Mum of Rhys Thomas, VICE UK writer
“At 29? I was out every weekend, drinking and smoking. I’d been a nurse for five years and before that I was a carer. I left school at 16. Oh, and I was having you! I stopped drinking when I found out I was pregnant. Didn’t stop smoking though, sorry. We were living with family while waiting to move into our first home together, which we had a mortgage for. We’d been married a couple years.”
Dad of Serena Smith, VICE UK writer
“29… I would have been living in Cambridge. I had bought a house in London when I was 26, sold it and then bought a house in Cambridge along with my sister and brother-in-law. It was a little terraced house, with a little sitting room and kitchen and two bedrooms upstairs.
I was working as a manager at [accounting firm] Coopers & Lybrand. I enjoyed it, I had fun. I think at that point I was also thinking about what I wanted to do in the longer term because one thing that happened when I was 27 was my dad died. That sort of shook up my view of what I wanted to do, and when, and all the rest of it. I was in that sort of frame of mind when I was 29.”
Mum of Gina Tonic, VICE UK Writer
“When I was 29 I was married with three kids and a mortgage. I’d applied to go to university – and gotten accepted – for being a nurse, but wouldn’t start until I was 30. I was also working as a part-time carer, too. I got married at 21, which I feel people don’t do anymore. I don’t get that jealous of this generation who do things later on, because I always wanted a family and I’m not very adventurous in that way.”

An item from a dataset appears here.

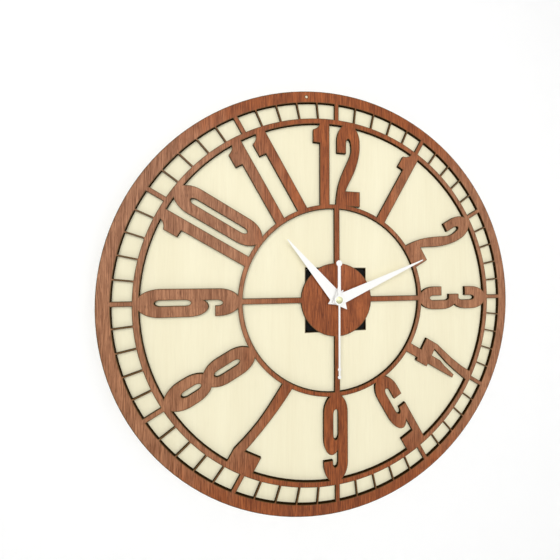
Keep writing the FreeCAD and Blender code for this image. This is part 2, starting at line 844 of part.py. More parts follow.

Mum of Hatti Rex, VICE UK Social Editor
“I’d got you as a toddler, was pregnant and having a house built. We bought the land to have our house built and you and I went to live with your nan and granddad and your Ddad went to your grandma’s. We moved in around March and [your sister] was born in June. I sat on the stairs at the new house and cried and told your Dad I didn’t like it (cry laugh emoji x 2) – think it was my hormones. Bet he thought ‘FFS’.”